◆ **PROVIDED DATA**:
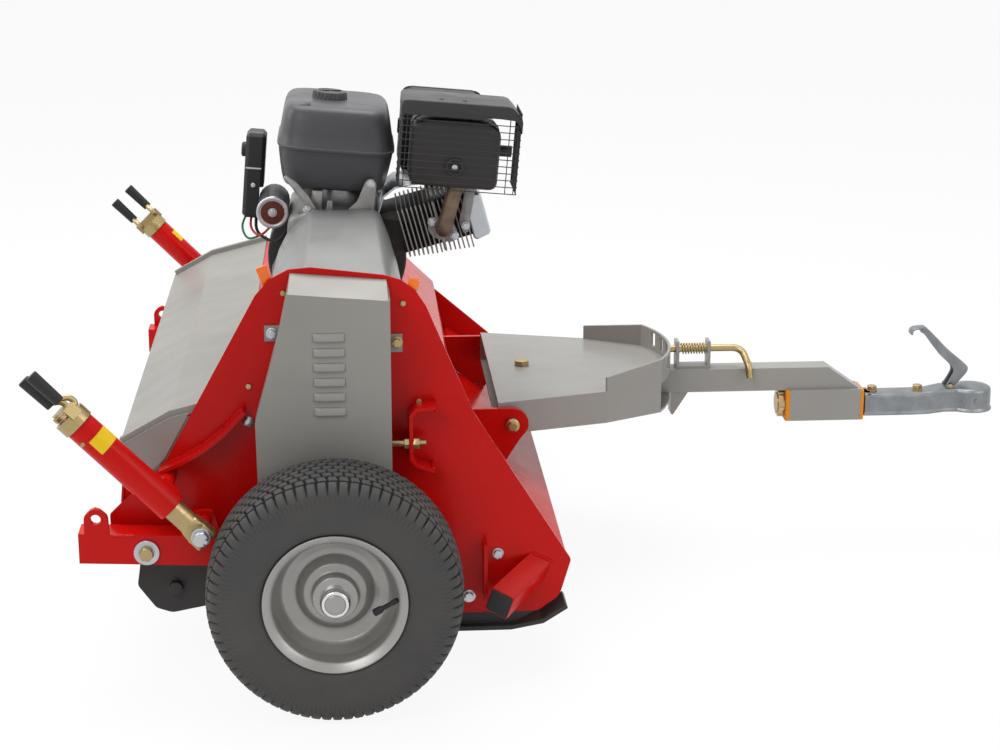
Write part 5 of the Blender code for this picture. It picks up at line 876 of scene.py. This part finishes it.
# ---------------------------------------------------------------- drawbar
# The grey A-frame floats on two pins in the deck's ears. The tongue swings on a bolt behind the curved index
# plate, where a sprung pin holds it in one of five slots.
drawbar_grey = coloured("drawbar_grey", (0.320, 0.311, 0.293), (0.275, 0.266, 0.248), (0.32, 0.46), metal=0.1,
                        grain=480.0, bump=0.1, coat=0.15)
dress("a_frame tongue", drawbar_grey, 0.0014)
dress("hitch_pin_right hitch_pin_left swing_bolt", yellow_zinc, 0.0008)
for label, side in SIDES:
    make("hitch_pin_head_" + label, [dome((-0.076, side * 0.2722, 0.312), (0, side, 0), 0.0128, 0.004)],
         yellow_zinc, "chassis")
PIN_LINE = 0.377
handle = ((0.2480, 0, PIN_LINE), (0.3870, 0, PIN_LINE), (0.3970, -0.0340, PIN_LINE - 0.0280),
          (0.3990, -0.0380, PIN_LINE - 0.0510))
collar = filleted(((0.0, 0.006), (0.0, 0.0081), (0.003, 0.0081), (0.003, 0.006)), 0.0006)
pin = make("index_pin_rod", [tube(filleted(handle, 0.020, 12), 0.0068, 32),
                             lathe(collar, (0.2656, 0, PIN_LINE), ahead, 40)], yellow_zinc, "index_pin")
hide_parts("index_pin")
# The spring is a helix round the pin: nine curls, x in step with the angle.
CURLS, CURL_R, SPRING_FROM, SPRING_LONG = 9, 0.0098, 0.2705, 0.0475
curls = np.linspace(0, 2 * pi * CURLS, CURLS * 36 + 1)
share = curls / curls[-1]
coil = np.stack((SPRING_FROM + SPRING_LONG * share, CURL_R * np.cos(curls), PIN_LINE + CURL_R * np.sin(curls)), axis=-1)
spring = make("index_spring_coil", [tube(coil, 0.0013, 12)], yellow_zinc, "tongue")
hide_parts("index_spring")

# ---------------------------------------------------------------- swivel and ball coupler
# The coupler's shaft turns in an orange nylon bush in a square housing under the tongue, held by a nut at its rear.
# The coupler is pressed from zinc-plated sheet, with a hollow for the ball, and two bolts hold it to the shaft. A
# folded latch lever turns on a rivet between its ears.
orange = coloured("orange_nylon", (0.72, 0.27, 0.018), (0.64, 0.22, 0.012), (0.34, 0.48), grain=500.0, bump=0.1)
copper = coloured("copper_plated", (0.52, 0.27, 0.14), (0.60, 0.42, 0.20), (0.24, 0.38), metal=0.9, patch=50.0)
dress("swivel_bush", orange, 0.0010)
dress("swivel_shaft", yellow_zinc, 0.0010)
plated_steel = coloured("zinc_plated_steel", (0.27, 0.285, 0.295), (0.19, 0.205, 0.215), (0.30, 0.42), metal=0.85,
                        patch=35.0, grain=300.0, bump=0.03, depth=0.0002)
SWIVEL_Z, BOLTS_X = 0.2653, (0.6475, 0.7375)
square = rectangle((-0.0307, -0.0307), (0.0307, 0.0307), 0.005)
flanges = [slab(square, thick, (x, 0.0, SWIVEL_Z), left, up, 0.0012)
           for x, thick in ((0.4728, 0.0086), (0.6184, 0.0070))]
make("bush_flanges", flanges, orange, "tongue")
rod = filleted(((0.4588, 0.0004), (0.4588, 0.0185), (0.4605, 0.0200), (0.6256, 0.0200), (0.6256, 0.0176),
                (0.7543, 0.0176), (0.7545, 0.0004)), 0.0006)
make("swivel_rod", [lathe(rod + (0.0, 0.00012), (0.0, 0.0, SWIVEL_Z), ahead, 64)], yellow_zinc, "coupler")
hexagon = [(0.0326 * cos(pi * k / 3 + 0.3), 0.0326 * sin(pi * k / 3 + 0.3)) for k in range(6)]
make("swivel_nut", [slab(rounded(hexagon, 0.004) * 0.872, 0.0118, (0.4605, 0.0, SWIVEL_Z), left, up, 0.0012)],
     copper, "coupler")
make("coupler_bolts", [bolt((x, 0.0, 0.2870), up, 0.0076, 0.0, 0.25) for x in BOLTS_X], copper, "coupler")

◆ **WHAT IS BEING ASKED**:
Take the listing above and set it down exactly.

◆ **RESPONSE TO THIS EXERCISE**:
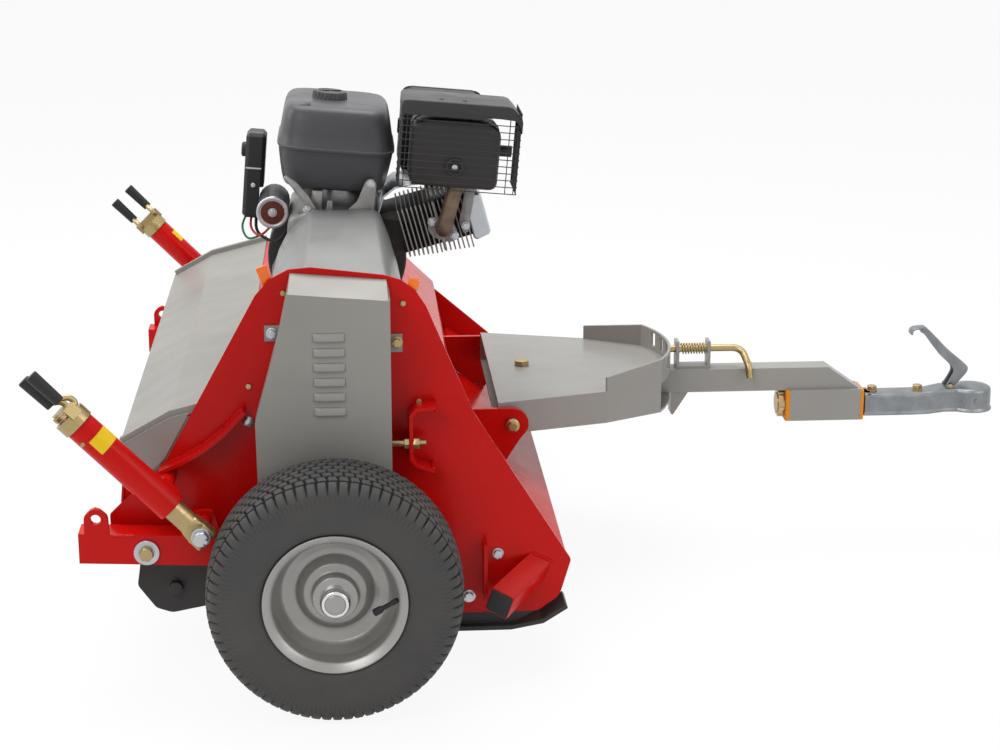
Write part 5 of the Blender code for this picture. It picks up at line 876 of scene.py. This part finishes it.
# ---------------------------------------------------------------- drawbar
# The grey A-frame floats on two pins in the deck's ears. The tongue swings on a bolt behind the curved index
# plate, where a sprung pin holds it in one of five slots.
drawbar_grey = coloured("drawbar_grey", (0.320, 0.311, 0.293), (0.275, 0.266, 0.248), (0.32, 0.46), metal=0.1,
                        grain=480.0, bump=0.1, coat=0.15)
dress("a_frame tongue", drawbar_grey, 0.0014)
dress("hitch_pin_right hitch_pin_left swing_bolt", yellow_zinc, 0.0008)
for label, side in SIDES:
    make("hitch_pin_head_" + label, [dome((-0.076, side * 0.2722, 0.312), (0, side, 0), 0.0128, 0.004)],
         yellow_zinc, "chassis")
PIN_LINE = 0.377
handle = ((0.2480, 0, PIN_LINE), (0.3870, 0, PIN_LINE), (0.3970, -0.0340, PIN_LINE - 0.0280),
          (0.3990, -0.0380, PIN_LINE - 0.0510))
collar = filleted(((0.0, 0.006), (0.0, 0.0081), (0.003, 0.0081), (0.003, 0.006)), 0.0006)
pin = make("index_pin_rod", [tube(filleted(handle, 0.020, 12), 0.0068, 32),
                             lathe(collar, (0.2656, 0, PIN_LINE), ahead, 40)], yellow_zinc, "index_pin")
hide_parts("index_pin")
# The spring is a helix round the pin: nine curls, x in step with the angle.
CURLS, CURL_R, SPRING_FROM, SPRING_LONG = 9, 0.0098, 0.2705, 0.0475
curls = np.linspace(0, 2 * pi * CURLS, CURLS * 36 + 1)
share = curls / curls[-1]
coil = np.stack((SPRING_FROM + SPRING_LONG * share, CURL_R * np.cos(curls), PIN_LINE + CURL_R * np.sin(curls)), axis=-1)
spring = make("index_spring_coil", [tube(coil, 0.0013, 12)], yellow_zinc, "tongue")
hide_parts("index_spring")

# ---------------------------------------------------------------- swivel and ball coupler
# The coupler's shaft turns in an orange nylon bush in a square housing under the tongue, held by a nut at its rear.
# The coupler is pressed from zinc-plated sheet, with a hollow for the ball, and two bolts hold it to the shaft. A
# folded latch lever turns on a rivet between its ears.
orange = coloured("orange_nylon", (0.72, 0.27, 0.018), (0.64, 0.22, 0.012), (0.34, 0.48), grain=500.0, bump=0.1)
copper = coloured("copper_plated", (0.52, 0.27, 0.14), (0.60, 0.42, 0.20), (0.24, 0.38), metal=0.9, patch=50.0)
dress("swivel_bush", orange, 0.0010)
dress("swivel_shaft", yellow_zinc, 0.0010)
plated_steel = coloured("zinc_plated_steel", (0.27, 0.285, 0.295), (0.19, 0.205, 0.215), (0.30, 0.42), metal=0.85,
                        patch=35.0, grain=300.0, bump=0.03, depth=0.0002)
SWIVEL_Z, BOLTS_X = 0.2653, (0.6475, 0.7375)
square = rectangle((-0.0307, -0.0307), (0.0307, 0.0307), 0.005)
flanges = [slab(square, thick, (x, 0.0, SWIVEL_Z), left, up, 0.0012)
           for x, thick in ((0.4728, 0.0086), (0.6184, 0.0070))]
make("bush_flanges", flanges, orange, "tongue")
rod = filleted(((0.4588, 0.0004), (0.4588, 0.0185), (0.4605, 0.0200), (0.6256, 0.0200), (0.6256, 0.0176),
                (0.7543, 0.0176), (0.7545, 0.0004)), 0.0006)
make("swivel_rod", [lathe(rod + (0.0, 0.00012), (0.0, 0.0, SWIVEL_Z), ahead, 64)], yellow_zinc, "coupler")
hexagon = [(0.0326 * cos(pi * k / 3 + 0.3), 0.0326 * sin(pi * k / 3 + 0.3)) for k in range(6)]
make("swivel_nut", [slab(rounded(hexagon, 0.004) * 0.872, 0.0118, (0.4605, 0.0, SWIVEL_Z), left, up, 0.0012)],
     copper, "coupler")
make("coupler_bolts", [bolt((x, 0.0, 0.2870), up, 0.0076, 0.0, 0.25) for x in BOLTS_X], copper, "coupler")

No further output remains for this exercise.